En seguida nos topamos con un conjunto de ruinas romanas, que atestiguan que también ellos estuvieron allí. Dejándolas atrás llegamos a un oasis, esto es, un espacio recreativo con árboles, y sobre todo con un restaurante y unos servicios. En este entorno fue donde nos ofrecieron por vez primera el alquiler de un burro para la ascensión al monasterio. Lo rechazamos, al igual que los ofrecimientos posteriores; quizá debido a que nos pareció que no tenía ningún mérito subir montado en un burro. Error. Había que tener mucho valor para subir en uno, y sobre todo, para descender en uno de estos animalitos. Lo comprobamos al ver la bajada de un hombre que a duras penas mantenía el equilibrio. Al menos su compañera se lo estaba pasando en grande, divirtiéndose de lo lindo en el burro posterior que montaba.
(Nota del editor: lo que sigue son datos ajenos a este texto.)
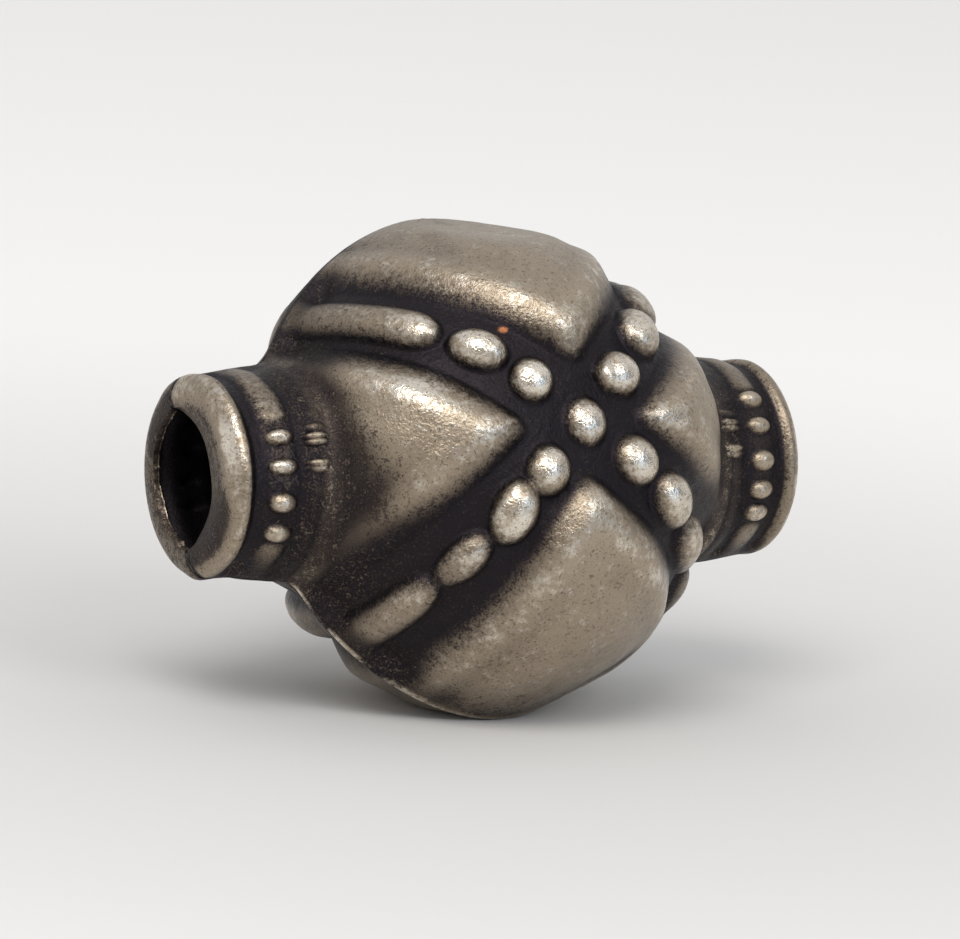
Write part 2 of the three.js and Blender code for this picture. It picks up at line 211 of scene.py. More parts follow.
def angle(name, text, degrees):
    return bpy.props.FloatProperty(
        name=name, description=text, default=math.radians(degrees), subtype="ANGLE",
    )


class OjimeSizes(bpy.types.PropertyGroup):
    """Sizes of the bead"""

    body_height: length("Body height", "Across the body in the plane of the seam", 12.34)
    body_length: length("Body length", "Along the bore, without the necks", 12.5)
    body_depth: length("Body depth", "From one dome to the other", 10.8)
    neck_height: length("Neck height", "Across a neck in the plane of the seam", 4.8)
    neck_depth: length("Neck depth", "Across a neck, square to the seam", 4.5)
    neck_flare: length("Neck flare", "How much a neck widens towards the body", 0.18)
    sheet: length("Sheet", "Thickness of the pressed metal", 0.3)
    solder_film: length("Solder film", "Between the two rims", 0.06)
    grain: length("Grain", "Across a plain grain of the cross", 1.0)
    arm_depth: length("Arm depth", "How far the cross is sunk at its centre", 0.62)
    arm_depth_at_rim: length("Arm depth at the rim", "How far it is sunk at the rim", 0.36)
    lie_angle: angle("Lie", "Turn of the seam plane about the bore as the bead lies", 23.0)
    foot: length("Foot", "Depth that is worn off flat where the bead lies", 0.2)
    rim_bend: length("Rim bend", "How far the rims bend in towards the far mouth", 0.3)


class OjimeFinish(bpy.types.PropertyGroup):
    """Colours of the bead"""

    worn: colour("Worn silver", "Handled metal on the lobes", (0.345, 0.283, 0.212))
    # Also the colour of the painted highlights on the front half's lips and left lobe
    bright: colour("Bright silver", "Polished tops and edges", (0.74, 0.68, 0.59))
    dark: colour("Dark patina", "Blackened recesses", (0.02, 0.017, 0.02))
    brown: colour("Brown patina", "Thin tarnish round the recesses", (0.07, 0.053, 0.042))
    rust: colour("Rust", "The small rusty spot", (0.32, 0.13, 0.06))
    solder: colour("Solder", "Dull solder in the seam", (0.09, 0.08, 0.07))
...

Quizá fuera porque esperaba divisar el monasterio antes, mucho antes, o no recuerdo por qué otra razón, el caso es que la subida se me hizo larga. Porque si hasta entonces el trayecto había resultado liviano, por mor de nuestra curiosidad, que no del sol, la subida ya no lo iba a ser tanto. Escalones, cientos de ellos, creados en la misma roca que no parecían acabar.
Durante la subida, a pesar del calor, de vez en cuando mi cabeza obtenía la suficiente lucidez para sorprenderse con aquel bello paisaje desértico, con arenisca de diferentes colores, piedras con curiosas formas, e incluso beduinos vendiendo productos diversos en tiendas a modo de jaimas. Quizá esto fue lo que más me llamó la atención, aquella gente que se ganaba la vida allí, y más aún, aquellos que además vivían en aquel insólito paraje.